* _DATA SHOWN_
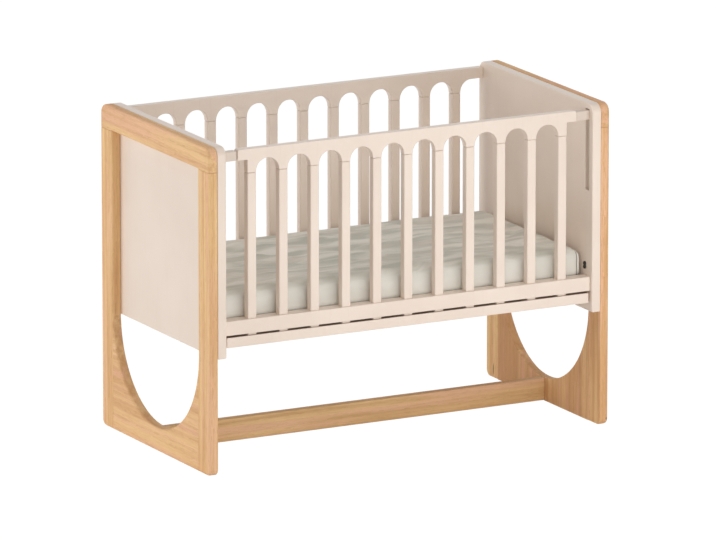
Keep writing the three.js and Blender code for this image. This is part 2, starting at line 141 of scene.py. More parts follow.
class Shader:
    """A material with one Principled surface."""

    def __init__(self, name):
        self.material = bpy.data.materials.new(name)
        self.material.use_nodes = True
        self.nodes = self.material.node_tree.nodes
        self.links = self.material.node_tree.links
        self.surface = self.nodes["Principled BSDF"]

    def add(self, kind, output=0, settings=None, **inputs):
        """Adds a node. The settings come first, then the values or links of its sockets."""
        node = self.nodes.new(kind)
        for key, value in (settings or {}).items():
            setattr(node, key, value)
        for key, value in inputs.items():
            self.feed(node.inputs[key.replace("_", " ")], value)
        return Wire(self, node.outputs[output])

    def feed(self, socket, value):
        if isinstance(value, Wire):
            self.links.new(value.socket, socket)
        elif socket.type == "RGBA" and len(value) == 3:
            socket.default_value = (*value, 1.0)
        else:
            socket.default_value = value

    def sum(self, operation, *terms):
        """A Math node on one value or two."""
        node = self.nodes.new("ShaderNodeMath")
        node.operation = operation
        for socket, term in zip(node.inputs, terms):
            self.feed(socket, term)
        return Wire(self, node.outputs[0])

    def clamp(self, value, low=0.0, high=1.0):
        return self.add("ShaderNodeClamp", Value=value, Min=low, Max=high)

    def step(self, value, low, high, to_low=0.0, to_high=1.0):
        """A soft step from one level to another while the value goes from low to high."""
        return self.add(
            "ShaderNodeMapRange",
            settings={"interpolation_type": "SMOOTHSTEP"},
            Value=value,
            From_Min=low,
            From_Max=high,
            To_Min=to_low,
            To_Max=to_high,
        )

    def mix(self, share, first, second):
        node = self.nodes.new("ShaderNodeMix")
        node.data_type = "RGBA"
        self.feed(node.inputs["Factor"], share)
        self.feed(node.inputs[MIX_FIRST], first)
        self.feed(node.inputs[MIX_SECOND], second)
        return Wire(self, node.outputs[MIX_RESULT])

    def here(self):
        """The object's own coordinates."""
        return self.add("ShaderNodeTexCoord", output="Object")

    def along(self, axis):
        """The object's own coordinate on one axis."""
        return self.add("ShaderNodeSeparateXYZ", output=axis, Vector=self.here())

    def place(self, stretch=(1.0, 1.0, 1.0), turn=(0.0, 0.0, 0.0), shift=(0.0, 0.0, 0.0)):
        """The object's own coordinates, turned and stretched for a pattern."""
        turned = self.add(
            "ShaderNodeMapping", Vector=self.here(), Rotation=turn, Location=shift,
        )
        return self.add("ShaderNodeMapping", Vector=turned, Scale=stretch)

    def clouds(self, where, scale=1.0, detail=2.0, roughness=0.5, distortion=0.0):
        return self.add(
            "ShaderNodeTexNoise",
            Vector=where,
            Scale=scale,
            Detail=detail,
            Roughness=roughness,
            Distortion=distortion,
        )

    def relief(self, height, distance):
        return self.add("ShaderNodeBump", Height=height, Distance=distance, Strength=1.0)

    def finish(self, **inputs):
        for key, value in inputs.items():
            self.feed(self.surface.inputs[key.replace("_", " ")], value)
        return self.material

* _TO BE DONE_
Your task is to repeat each line of the material exactly.

* _SOLUTION TO THIS EXERCISE_
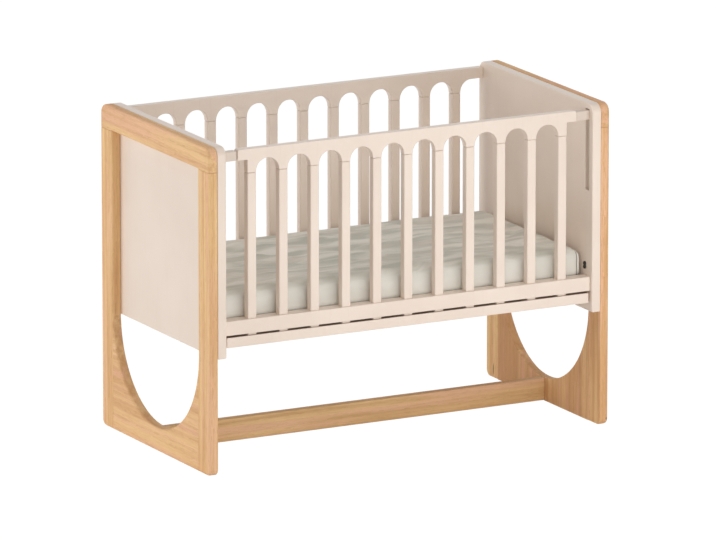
Keep writing the three.js and Blender code for this image. This is part 2, starting at line 141 of scene.py. More parts follow.
class Shader:
    """A material with one Principled surface."""

    def __init__(self, name):
        self.material = bpy.data.materials.new(name)
        self.material.use_nodes = True
        self.nodes = self.material.node_tree.nodes
        self.links = self.material.node_tree.links
        self.surface = self.nodes["Principled BSDF"]

    def add(self, kind, output=0, settings=None, **inputs):
        """Adds a node. The settings come first, then the values or links of its sockets."""
        node = self.nodes.new(kind)
        for key, value in (settings or {}).items():
            setattr(node, key, value)
        for key, value in inputs.items():
            self.feed(node.inputs[key.replace("_", " ")], value)
        return Wire(self, node.outputs[output])

    def feed(self, socket, value):
        if isinstance(value, Wire):
            self.links.new(value.socket, socket)
        elif socket.type == "RGBA" and len(value) == 3:
            socket.default_value = (*value, 1.0)
        else:
            socket.default_value = value

    def sum(self, operation, *terms):
        """A Math node on one value or two."""
        node = self.nodes.new("ShaderNodeMath")
        node.operation = operation
        for socket, term in zip(node.inputs, terms):
            self.feed(socket, term)
        return Wire(self, node.outputs[0])

    def clamp(self, value, low=0.0, high=1.0):
        return self.add("ShaderNodeClamp", Value=value, Min=low, Max=high)

    def step(self, value, low, high, to_low=0.0, to_high=1.0):
        """A soft step from one level to another while the value goes from low to high."""
        return self.add(
            "ShaderNodeMapRange",
            settings={"interpolation_type": "SMOOTHSTEP"},
            Value=value,
            From_Min=low,
            From_Max=high,
            To_Min=to_low,
            To_Max=to_high,
        )

    def mix(self, share, first, second):
        node = self.nodes.new("ShaderNodeMix")
        node.data_type = "RGBA"
        self.feed(node.inputs["Factor"], share)
        self.feed(node.inputs[MIX_FIRST], first)
        self.feed(node.inputs[MIX_SECOND], second)
        return Wire(self, node.outputs[MIX_RESULT])

    def here(self):
        """The object's own coordinates."""
        return self.add("ShaderNodeTexCoord", output="Object")

    def along(self, axis):
        """The object's own coordinate on one axis."""
        return self.add("ShaderNodeSeparateXYZ", output=axis, Vector=self.here())

    def place(self, stretch=(1.0, 1.0, 1.0), turn=(0.0, 0.0, 0.0), shift=(0.0, 0.0, 0.0)):
        """The object's own coordinates, turned and stretched for a pattern."""
        turned = self.add(
            "ShaderNodeMapping", Vector=self.here(), Rotation=turn, Location=shift,
        )
        return self.add("ShaderNodeMapping", Vector=turned, Scale=stretch)

    def clouds(self, where, scale=1.0, detail=2.0, roughness=0.5, distortion=0.0):
        return self.add(
            "ShaderNodeTexNoise",
            Vector=where,
            Scale=scale,
            Detail=detail,
            Roughness=roughness,
            Distortion=distortion,
        )

    def relief(self, height, distance):
        return self.add("ShaderNodeBump", Height=height, Distance=distance, Strength=1.0)

    def finish(self, **inputs):
        for key, value in inputs.items():
            self.feed(self.surface.inputs[key.replace("_", " ")], value)
        return self.material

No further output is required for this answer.